### Raw data ###

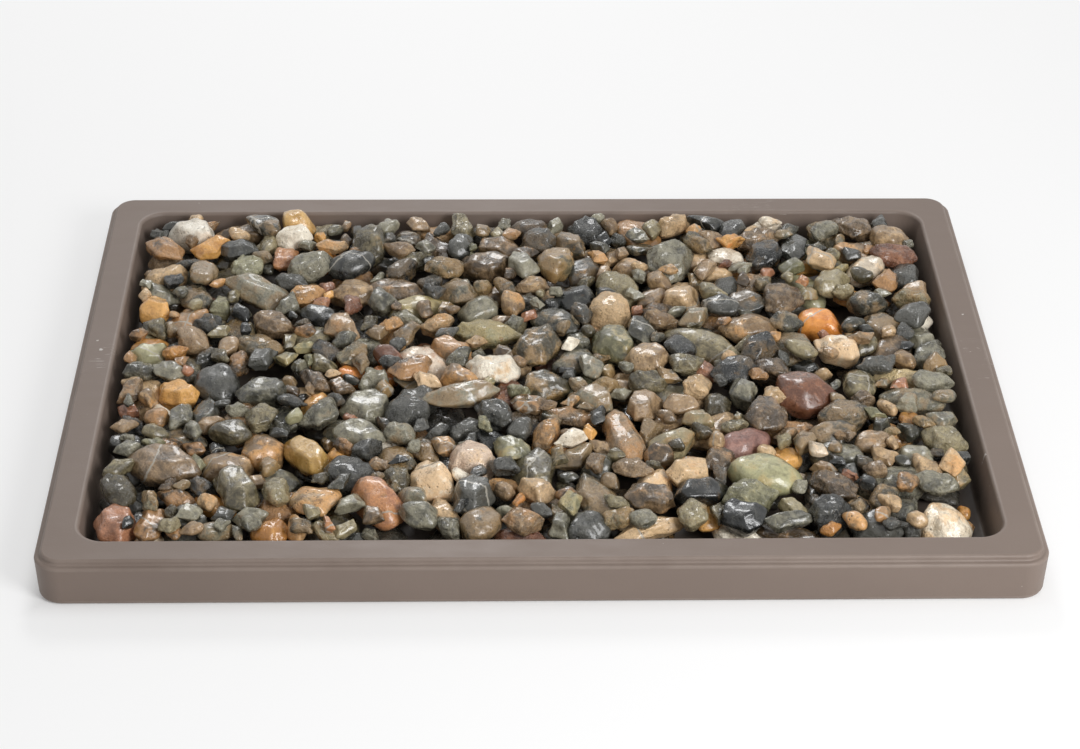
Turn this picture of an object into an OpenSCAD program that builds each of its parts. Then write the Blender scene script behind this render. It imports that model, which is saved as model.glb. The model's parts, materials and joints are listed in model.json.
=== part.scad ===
// Pebble humidity tray: a shallow moulded tray with a stepped rim, filled level with loose river pebbles.
// Millimetres. The foot stands on z = 0, the origin is under the middle, the long side lies along X.

/* [Tray] */
// Outer length along X
tray_w = 330; // [280:1:380]
// Outer width along Y
tray_d = 240; // [200:1:280]
// Height from the foot to the top of the rim
tray_h = 17; // [15:0.5:24]
// Wall thickness of the moulding
wall_t = 2; // [1.6:0.1:2.4]
// Width of the rim, from the outer face to the opening
rim_w = 13.2; // [11:0.1:18]
// Width of the low ledge outside the rim
ledge_w = 2; // [1.4:0.1:3]
// Drop from the rim down to the ledge
step_h = 2; // [1.4:0.1:2.6]
// Outer corner radius
corner_r = 9; // [7:0.5:12]
// Corner radius of the opening
opening_r = 9; // [7:0.5:12]
// Lean of the basin walls in degrees
basin_draft = 10; // [5:1:14]
// Lean of the outer skirt in degrees
skirt_draft = 2; // [0:0.5:4]
// Rounding of the two outer edges
edge_r = 0.7; // [0.4:0.1:1]
// Rounding of the lip of the opening
lip_r = 1.2; // [0.6:0.1:2]
// Fillet between basin wall and floor
floor_r = 1.5; // [1:0.1:2.5]

/* [Pebbles] */
// Mean length of a poured pebble
pebble_l = 15.5; // [13:0.5:18]
// Spacing of the pour in plan
pour_pitch = 12.4; // [11.6:0.1:16]
// Height that pebbles may stand above the rim
heap = 5; // [3:0.5:7]
// Clearance kept between neighbours
pebble_gap = 0.12; // [0.1:0.01:0.3]
// Pattern of the pour
pour_seed = 15; // [1:1:50]

/* [Hidden] */

arc_steps = 5;
sweep_fn = 48;
ledge_z = tray_h - step_h;
cove_r = edge_r / 2;
ring_w = ledge_w + edge_r + wall_t;
half_w = tray_w / 2;
half_d = tray_d / 2;
basin_x = half_w - rim_w - opening_r;
basin_y = half_d - rim_w - opening_r;
lip_x = opening_r + lip_r;
ring_out = lip_x + wall_t;
deck_r = corner_r - ledge_w - edge_r;
skirt_lean = ledge_z * tan(skirt_draft);
// Plan limits for the pebbles, which stay inside the floor fillet
floor_inset = (tray_h - wall_t) * tan(basin_draft) + floor_r;
bed_x = half_w - rim_w - floor_inset;
bed_y = half_d - rim_w - floor_inset;
bed_r = max(opening_r - floor_inset, 0);

tray_c = "#857a73";
slate_c = "#6d7276";
charcoal_c = "#3a3b3d";
olive_c = "#77756a";
umber_c = "#7d6c5b";
sandstone_c = "#a98d6b";
amber_c = "#c88a3c";
russet_c = "#94583a";
quartz_c = "#ddd3c3";
sage_c = "#9a9f86";
lower_c = "#55534f";

// Sections of the moulding

function arc(centre, r, from, to) = [for (i = [0 : arc_steps])
    let (a = from + (to - from) * i / arc_steps) centre + r * [cos(a), sin(a)]];

// Inner face of the basin wall: distance from the corner axis at height z
function wall_x(z) = lip_x - lip_r * cos(basin_draft)
    - (tray_h - lip_r + lip_r * sin(basin_draft) - z) * tan(basin_draft);

// Skirt, ledge and step, measured from the outer corner axis
function skirt_section() = concat(
    [[corner_r - wall_t - skirt_lean, 0], [corner_r - skirt_lean, 0]],
    arc([corner_r - edge_r, ledge_z - edge_r], edge_r, 0, 90),
    arc([corner_r - ledge_w + cove_r, ledge_z + cove_r], cove_r, 270, 180),
    arc([corner_r - ledge_w - edge_r, tray_h - edge_r], edge_r, 0, 90),
    [[corner_r - ring_w, tray_h], [corner_r - ring_w, tray_h - wall_t],
     [corner_r - ledge_w - wall_t, tray_h - wall_t],
     [corner_r - ledge_w - wall_t, ledge_z - wall_t],
     [corner_r - wall_t, ledge_z - wall_t]]);

// Lip, basin wall and floor, measured from the corner axis of the opening
function basin_section() =
    let (foot_z = wall_t + floor_r, skin = wall_t / cos(basin_draft),
         foot_x = wall_x(foot_z) - floor_r / cos(basin_draft))
    concat([[ring_out, tray_h]],
        arc([lip_x, tray_h - lip_r], lip_r, 90, 180 - basin_draft),
        arc([foot_x, foot_z], floor_r, -basin_draft, -90),
        [[0, wall_t], [0, 0], [wall_x(0) + skin, 0],
         [wall_x(tray_h - wall_t) + skin, tray_h - wall_t], [ring_out, tray_h - wall_t]]);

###

**Exercise objective**
Go through the listing and copy all of it exactly.

**Solution**
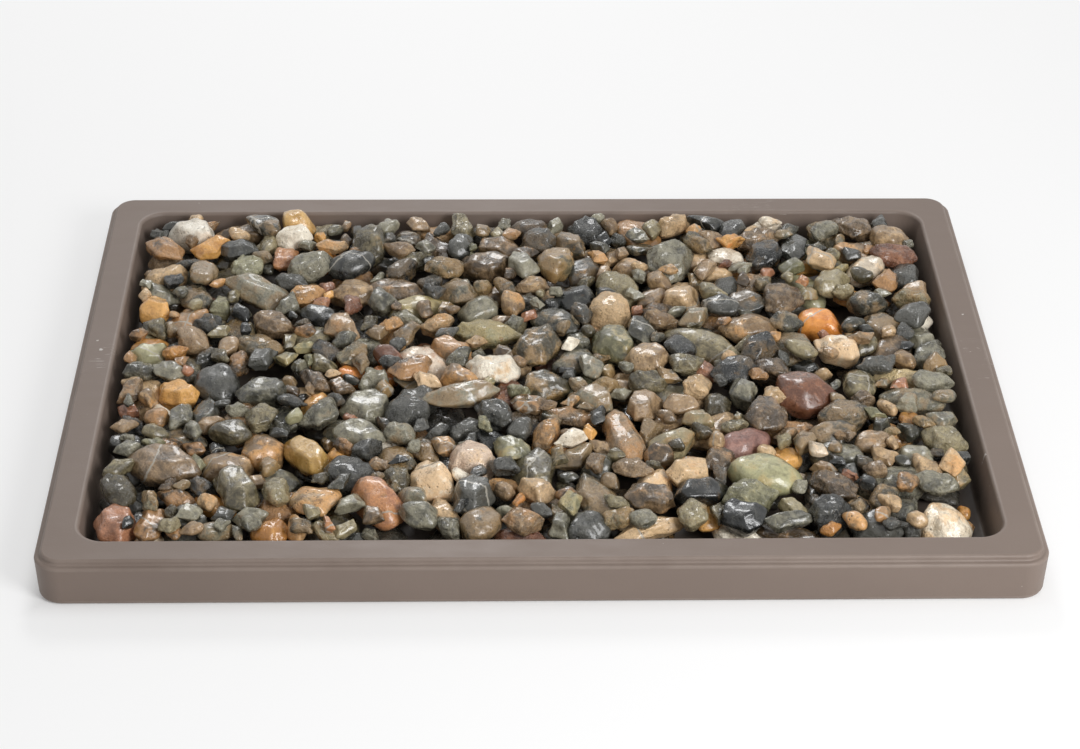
Turn this picture of an object into an OpenSCAD program that builds each of its parts. Then write the Blender scene script behind this render. It imports that model, which is saved as model.glb. The model's parts, materials and joints are listed in model.json.
=== part.scad ===
// Pebble humidity tray: a shallow moulded tray with a stepped rim, filled level with loose river pebbles.
// Millimetres. The foot stands on z = 0, the origin is under the middle, the long side lies along X.

/* [Tray] */
// Outer length along X
tray_w = 330; // [280:1:380]
// Outer width along Y
tray_d = 240; // [200:1:280]
// Height from the foot to the top of the rim
tray_h = 17; // [15:0.5:24]
// Wall thickness of the moulding
wall_t = 2; // [1.6:0.1:2.4]
// Width of the rim, from the outer face to the opening
rim_w = 13.2; // [11:0.1:18]
// Width of the low ledge outside the rim
ledge_w = 2; // [1.4:0.1:3]
// Drop from the rim down to the ledge
step_h = 2; // [1.4:0.1:2.6]
// Outer corner radius
corner_r = 9; // [7:0.5:12]
// Corner radius of the opening
opening_r = 9; // [7:0.5:12]
// Lean of the basin walls in degrees
basin_draft = 10; // [5:1:14]
// Lean of the outer skirt in degrees
skirt_draft = 2; // [0:0.5:4]
// Rounding of the two outer edges
edge_r = 0.7; // [0.4:0.1:1]
// Rounding of the lip of the opening
lip_r = 1.2; // [0.6:0.1:2]
// Fillet between basin wall and floor
floor_r = 1.5; // [1:0.1:2.5]

/* [Pebbles] */
// Mean length of a poured pebble
pebble_l = 15.5; // [13:0.5:18]
// Spacing of the pour in plan
pour_pitch = 12.4; // [11.6:0.1:16]
// Height that pebbles may stand above the rim
heap = 5; // [3:0.5:7]
// Clearance kept between neighbours
pebble_gap = 0.12; // [0.1:0.01:0.3]
// Pattern of the pour
pour_seed = 15; // [1:1:50]

/* [Hidden] */

arc_steps = 5;
sweep_fn = 48;
ledge_z = tray_h - step_h;
cove_r = edge_r / 2;
ring_w = ledge_w + edge_r + wall_t;
half_w = tray_w / 2;
half_d = tray_d / 2;
basin_x = half_w - rim_w - opening_r;
basin_y = half_d - rim_w - opening_r;
lip_x = opening_r + lip_r;
ring_out = lip_x + wall_t;
deck_r = corner_r - ledge_w - edge_r;
skirt_lean = ledge_z * tan(skirt_draft);
// Plan limits for the pebbles, which stay inside the floor fillet
floor_inset = (tray_h - wall_t) * tan(basin_draft) + floor_r;
bed_x = half_w - rim_w - floor_inset;
bed_y = half_d - rim_w - floor_inset;
bed_r = max(opening_r - floor_inset, 0);

tray_c = "#857a73";
slate_c = "#6d7276";
charcoal_c = "#3a3b3d";
olive_c = "#77756a";
umber_c = "#7d6c5b";
sandstone_c = "#a98d6b";
amber_c = "#c88a3c";
russet_c = "#94583a";
quartz_c = "#ddd3c3";
sage_c = "#9a9f86";
lower_c = "#55534f";

// Sections of the moulding

function arc(centre, r, from, to) = [for (i = [0 : arc_steps])
    let (a = from + (to - from) * i / arc_steps) centre + r * [cos(a), sin(a)]];

// Inner face of the basin wall: distance from the corner axis at height z
function wall_x(z) = lip_x - lip_r * cos(basin_draft)
    - (tray_h - lip_r + lip_r * sin(basin_draft) - z) * tan(basin_draft);

// Skirt, ledge and step, measured from the outer corner axis
function skirt_section() = concat(
    [[corner_r - wall_t - skirt_lean, 0], [corner_r - skirt_lean, 0]],
    arc([corner_r - edge_r, ledge_z - edge_r], edge_r, 0, 90),
    arc([corner_r - ledge_w + cove_r, ledge_z + cove_r], cove_r, 270, 180),
    arc([corner_r - ledge_w - edge_r, tray_h - edge_r], edge_r, 0, 90),
    [[corner_r - ring_w, tray_h], [corner_r - ring_w, tray_h - wall_t],
     [corner_r - ledge_w - wall_t, tray_h - wall_t],
     [corner_r - ledge_w - wall_t, ledge_z - wall_t],
     [corner_r - wall_t, ledge_z - wall_t]]);

// Lip, basin wall and floor, measured from the corner axis of the opening
function basin_section() =
    let (foot_z = wall_t + floor_r, skin = wall_t / cos(basin_draft),
         foot_x = wall_x(foot_z) - floor_r / cos(basin_draft))
    concat([[ring_out, tray_h]],
        arc([lip_x, tray_h - lip_r], lip_r, 90, 180 - basin_draft),
        arc([foot_x, foot_z], floor_r, -basin_draft, -90),
        [[0, wall_t], [0, 0], [wall_x(0) + skin, 0],
         [wall_x(tray_h - wall_t) + skin, tray_h - wall_t], [ring_out, tray_h - wall_t]]);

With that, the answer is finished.